When you ask, “can images move us to act, or are they simply the bemused awareness, continually restocked by photographic information, that terrible things happen?”, I am put in mind of the binary Stephen Greenblatt worked between “wonder” and “resonance.”  I’m re-reading (and re-stating) the conundrum you work here, in seeing the various “staggering representations” you highlight as evoking a negative version of “wonder”—stopping us in our tracks, as we are “confronted with horror,” by “foreign images” that we “don’t know how to place in a group framework.”  And I see placing such experiences of “the grotesque, the sites of our crime,” in the context of “the more abstract root causes of consumerism and the accumulation of wealth” is a way of seeking what Greenblatt calls “resonance,” of exploring the larger world out of which these images emerge--and so finding ways (again, in your language) “to translate terror into action”: “portraying the reality of our ecological crisis, engaging the public to think about their position, and encouraging a reshaping of our own contexts.”

So: I like this analysis.
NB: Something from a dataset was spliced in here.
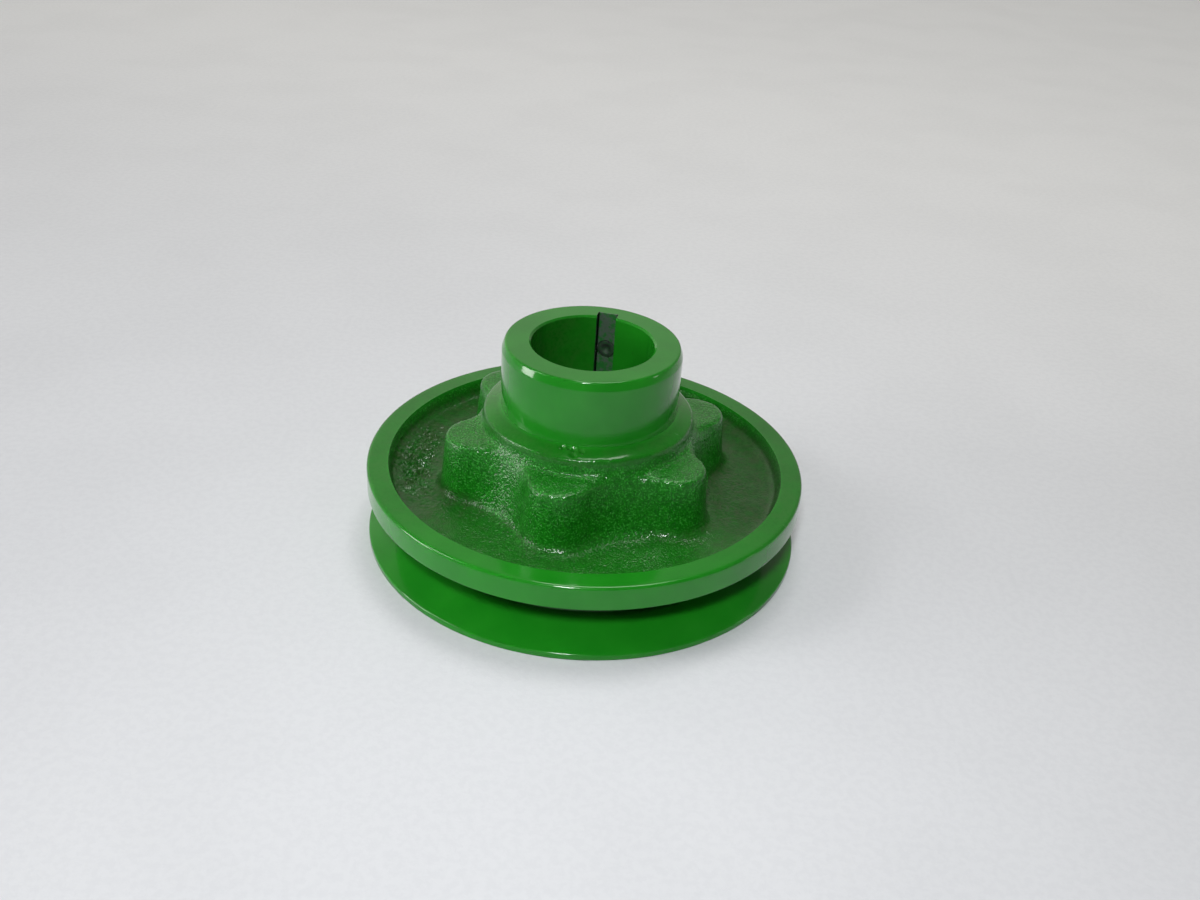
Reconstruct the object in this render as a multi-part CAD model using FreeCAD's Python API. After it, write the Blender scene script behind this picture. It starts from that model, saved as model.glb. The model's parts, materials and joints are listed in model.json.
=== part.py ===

And I very much appreciate your observation that “the liberal arts college, built on academic reasoning and structures of privilege, may itself be counterproductive in facilitating conversations that question hegemonies, institutions, human nature, and the ‘self’ at their cores” (in the language of the paragraph above, that colleges and the education they offer might resist the exploration of “resonance”?)

Where all this gets really challenging, of course, is in activating the movement from “wonder” to resonance,” from “horror” to “action,” from identifying hegemonies to re-structuring them. I’m drawn to your imagining of an “Ecological Art Community, an informal reading group and collaborative creative space” in which folks could “go beyond mourning and paralysis” to acknowledge our “implication in ecological crimes.” And/but: what do you imagine as the outcomes of such a community? Is it more art-making? Public art-making? Public action….?

P.S. Maddie & Caleb—you should check out one another’s projects, since they are both about making this work “stick.”